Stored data
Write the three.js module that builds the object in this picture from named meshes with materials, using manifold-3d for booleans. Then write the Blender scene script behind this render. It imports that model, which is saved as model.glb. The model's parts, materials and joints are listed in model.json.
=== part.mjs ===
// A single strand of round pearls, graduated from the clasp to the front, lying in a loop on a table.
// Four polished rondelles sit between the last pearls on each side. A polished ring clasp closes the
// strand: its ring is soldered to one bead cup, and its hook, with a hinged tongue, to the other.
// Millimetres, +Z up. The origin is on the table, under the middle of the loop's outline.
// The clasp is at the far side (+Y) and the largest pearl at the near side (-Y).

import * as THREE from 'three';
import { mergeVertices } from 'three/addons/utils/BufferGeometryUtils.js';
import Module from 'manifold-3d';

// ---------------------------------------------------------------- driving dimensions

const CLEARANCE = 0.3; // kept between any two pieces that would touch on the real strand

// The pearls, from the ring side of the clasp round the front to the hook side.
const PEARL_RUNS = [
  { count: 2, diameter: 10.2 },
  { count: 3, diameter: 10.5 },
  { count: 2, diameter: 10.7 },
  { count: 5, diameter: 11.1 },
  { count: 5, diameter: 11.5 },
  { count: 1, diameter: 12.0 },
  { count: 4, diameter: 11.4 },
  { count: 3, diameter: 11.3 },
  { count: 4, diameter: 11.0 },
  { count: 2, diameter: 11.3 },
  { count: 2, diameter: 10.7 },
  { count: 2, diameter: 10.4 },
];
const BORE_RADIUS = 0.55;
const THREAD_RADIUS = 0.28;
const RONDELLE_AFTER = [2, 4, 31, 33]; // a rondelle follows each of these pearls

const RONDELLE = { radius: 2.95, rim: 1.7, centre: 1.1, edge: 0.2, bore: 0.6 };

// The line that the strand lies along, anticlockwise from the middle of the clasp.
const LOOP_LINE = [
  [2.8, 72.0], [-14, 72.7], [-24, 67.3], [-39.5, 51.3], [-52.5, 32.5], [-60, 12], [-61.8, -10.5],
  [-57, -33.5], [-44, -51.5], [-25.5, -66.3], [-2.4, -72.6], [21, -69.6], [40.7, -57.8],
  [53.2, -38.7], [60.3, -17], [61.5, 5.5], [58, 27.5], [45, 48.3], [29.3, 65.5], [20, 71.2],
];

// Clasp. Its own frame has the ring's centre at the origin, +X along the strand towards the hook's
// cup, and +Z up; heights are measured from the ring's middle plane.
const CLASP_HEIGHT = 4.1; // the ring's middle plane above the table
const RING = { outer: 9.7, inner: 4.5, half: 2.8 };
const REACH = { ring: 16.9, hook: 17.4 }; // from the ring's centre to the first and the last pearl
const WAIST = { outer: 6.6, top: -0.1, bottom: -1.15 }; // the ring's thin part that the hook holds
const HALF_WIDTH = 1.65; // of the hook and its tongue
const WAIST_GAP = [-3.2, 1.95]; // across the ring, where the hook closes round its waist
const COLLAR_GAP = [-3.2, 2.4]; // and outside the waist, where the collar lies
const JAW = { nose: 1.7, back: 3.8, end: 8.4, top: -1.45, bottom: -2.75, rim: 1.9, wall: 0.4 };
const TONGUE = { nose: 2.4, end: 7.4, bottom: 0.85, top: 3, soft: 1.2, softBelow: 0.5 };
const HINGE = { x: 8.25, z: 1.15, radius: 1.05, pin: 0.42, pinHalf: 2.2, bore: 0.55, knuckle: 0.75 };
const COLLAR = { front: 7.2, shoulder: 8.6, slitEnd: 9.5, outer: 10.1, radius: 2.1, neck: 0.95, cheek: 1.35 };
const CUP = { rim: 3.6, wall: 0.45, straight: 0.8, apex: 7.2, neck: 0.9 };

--

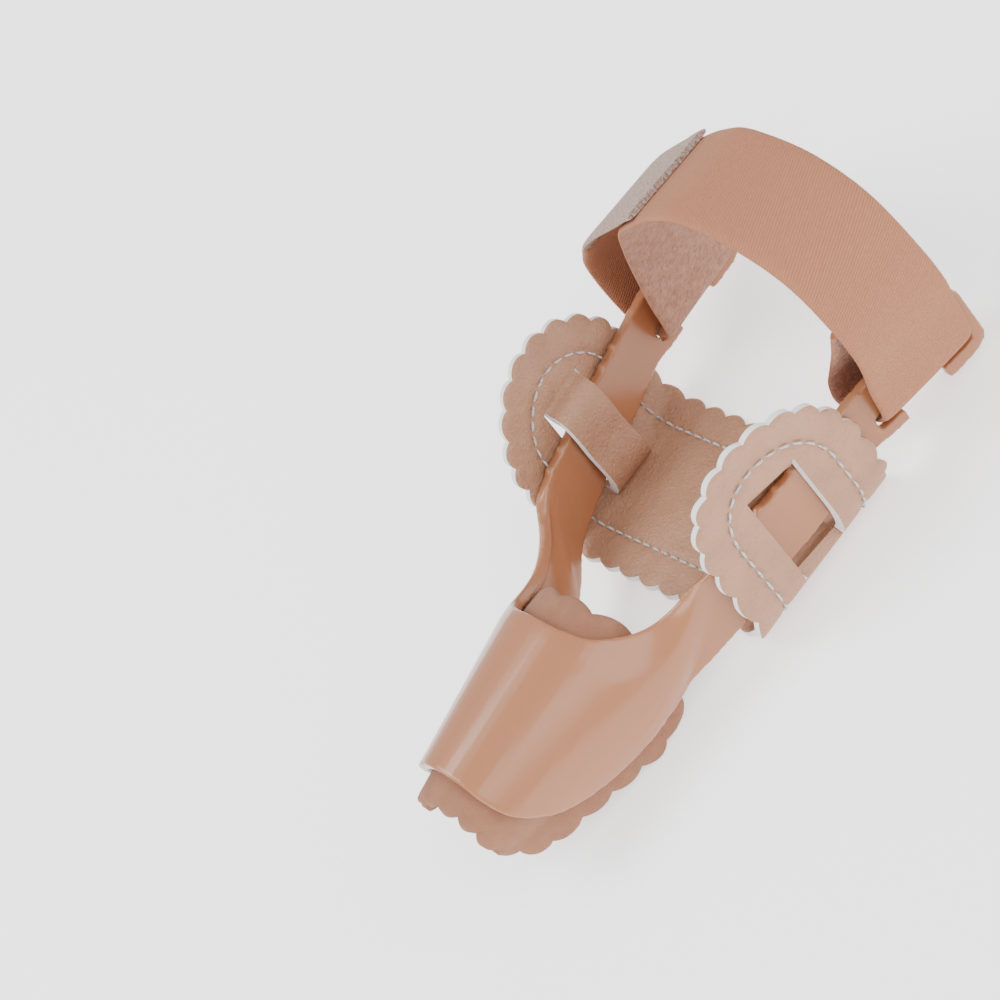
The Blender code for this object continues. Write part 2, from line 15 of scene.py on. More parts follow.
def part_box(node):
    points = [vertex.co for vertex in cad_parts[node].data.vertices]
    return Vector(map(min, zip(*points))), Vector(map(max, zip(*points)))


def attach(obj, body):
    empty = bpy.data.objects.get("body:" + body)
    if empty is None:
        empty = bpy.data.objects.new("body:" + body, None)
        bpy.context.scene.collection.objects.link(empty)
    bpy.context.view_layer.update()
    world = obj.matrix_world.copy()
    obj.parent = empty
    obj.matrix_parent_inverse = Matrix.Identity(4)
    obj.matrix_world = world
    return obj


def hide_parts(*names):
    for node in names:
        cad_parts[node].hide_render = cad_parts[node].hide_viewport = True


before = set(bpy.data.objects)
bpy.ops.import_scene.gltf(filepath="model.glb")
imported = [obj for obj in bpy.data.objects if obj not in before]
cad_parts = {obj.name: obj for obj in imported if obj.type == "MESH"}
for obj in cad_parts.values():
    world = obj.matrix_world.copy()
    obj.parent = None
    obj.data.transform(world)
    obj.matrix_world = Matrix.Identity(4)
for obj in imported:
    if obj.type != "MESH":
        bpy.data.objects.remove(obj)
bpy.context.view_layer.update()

• Directions for this task:
Of the lines in the listing, how many hold the word "body"? Nothing but the number is needed.

• Task answer:
3